Trig Derivative - # 2

• Oct 14th 2013, 12:05 PM
Jason76
Trig Derivative - # 2
\$\displaystyle y = \dfrac{8x}{1 - \cot x}\$

\$\displaystyle y' = \dfrac{[1 - \cot x][8]-[8x][-\csc^{2} x]}{(1 - \cot x)^{2}}\$

\$\displaystyle y' = \dfrac{[8 - 8 \cot x]-[-8 \csc^{3} x]}{(1 - \cot x)^{2}}\$

\$\displaystyle y' = \dfrac{[8(1 - \cot x)]-[-8 \csc^{3} x]}{(1 - \cot x)^{2}}\$ http://www.freemathhelp.com/forum/im...s/confused.png
• Oct 14th 2013, 12:29 PM
SlipEternal
Re: Trig Derivative - # 2
Not quite.

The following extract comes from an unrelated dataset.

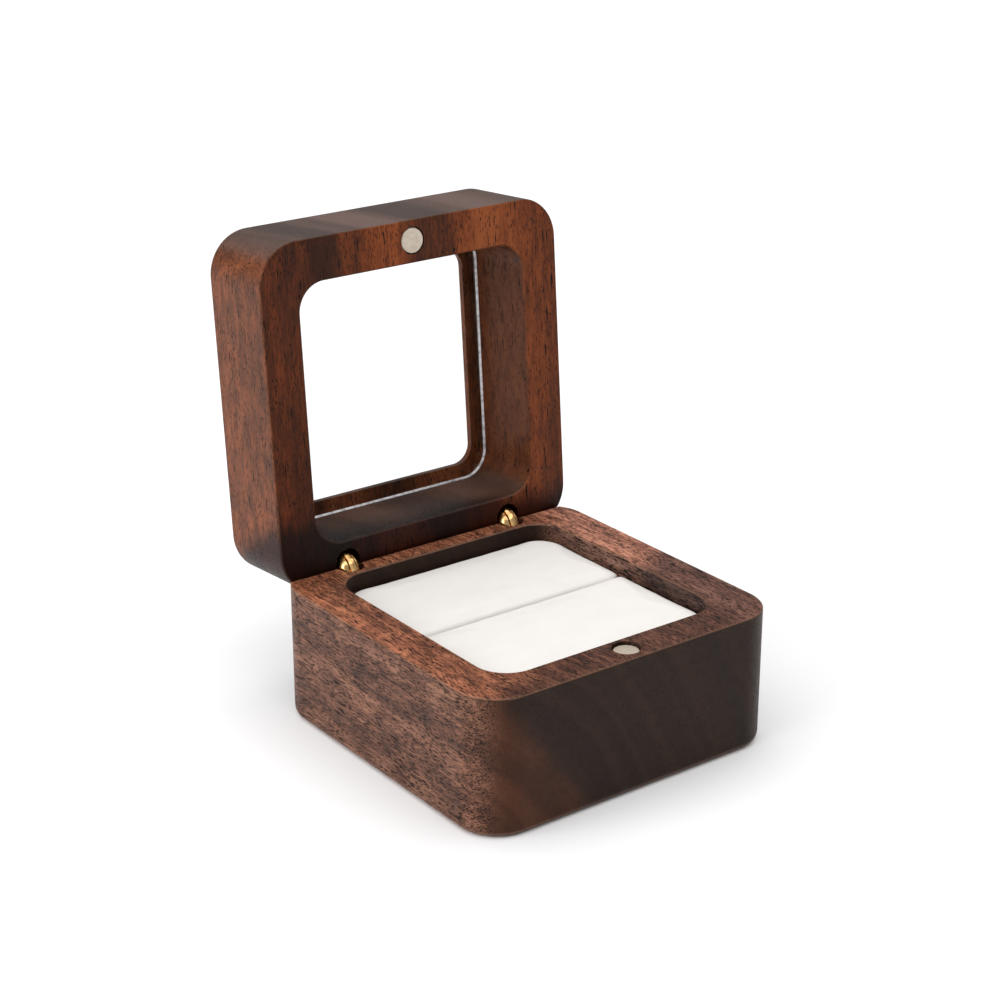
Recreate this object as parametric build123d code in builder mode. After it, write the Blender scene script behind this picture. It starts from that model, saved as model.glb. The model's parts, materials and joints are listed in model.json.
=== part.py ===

You made a mistake on line 2, then another one on line 3. Recalculate the derivative of \$\displaystyle 1-\cot x\$. Then \$\displaystyle (8x)(\csc^2 x) \neq 8\csc^3 x\$
• Oct 14th 2013, 02:09 PM
Jason76
Re: Trig Derivative - # 2
Ok, let's look at his again:

\$\displaystyle y = \dfrac{8x}{1 - \cot x}\$

\$\displaystyle \dfrac{[1 - \cot x][8] - [8x][1 - (- \csc^{2} x)]}{(1 - \cot x)^{2}}\$

\$\displaystyle \dfrac{[1 - \cot x][8] - [8x][1 + \csc^{2} x]}{(1 - \cot x)^{2}}\$

\$\displaystyle \dfrac{8 - 8\cot x - 8x - \csc^{2} x}{(1 - \cot x)^{2}}\$ - This answer is still wrong on computer homework. (Speechless)
• Oct 14th 2013, 03:36 PM
SlipEternal
Re: Trig Derivative - # 2
What is the derivative of \$\displaystyle 1-\cot x\$? It is not \$\displaystyle 1-(-\csc^2 x)\$. Even if it were, \$\displaystyle (8x)(1+\csc^2 x) \neq 8x + \csc^2x\$.
• Oct 15th 2013, 11:59 AM
Jason76
Re: Trig Derivative - # 2
I figured out the right answer. The derivative of \$\displaystyle 1 - \cot x = -(-csc x)\$ or \$\displaystyle \csc x\$ So you just put that in there, and you get the right answer.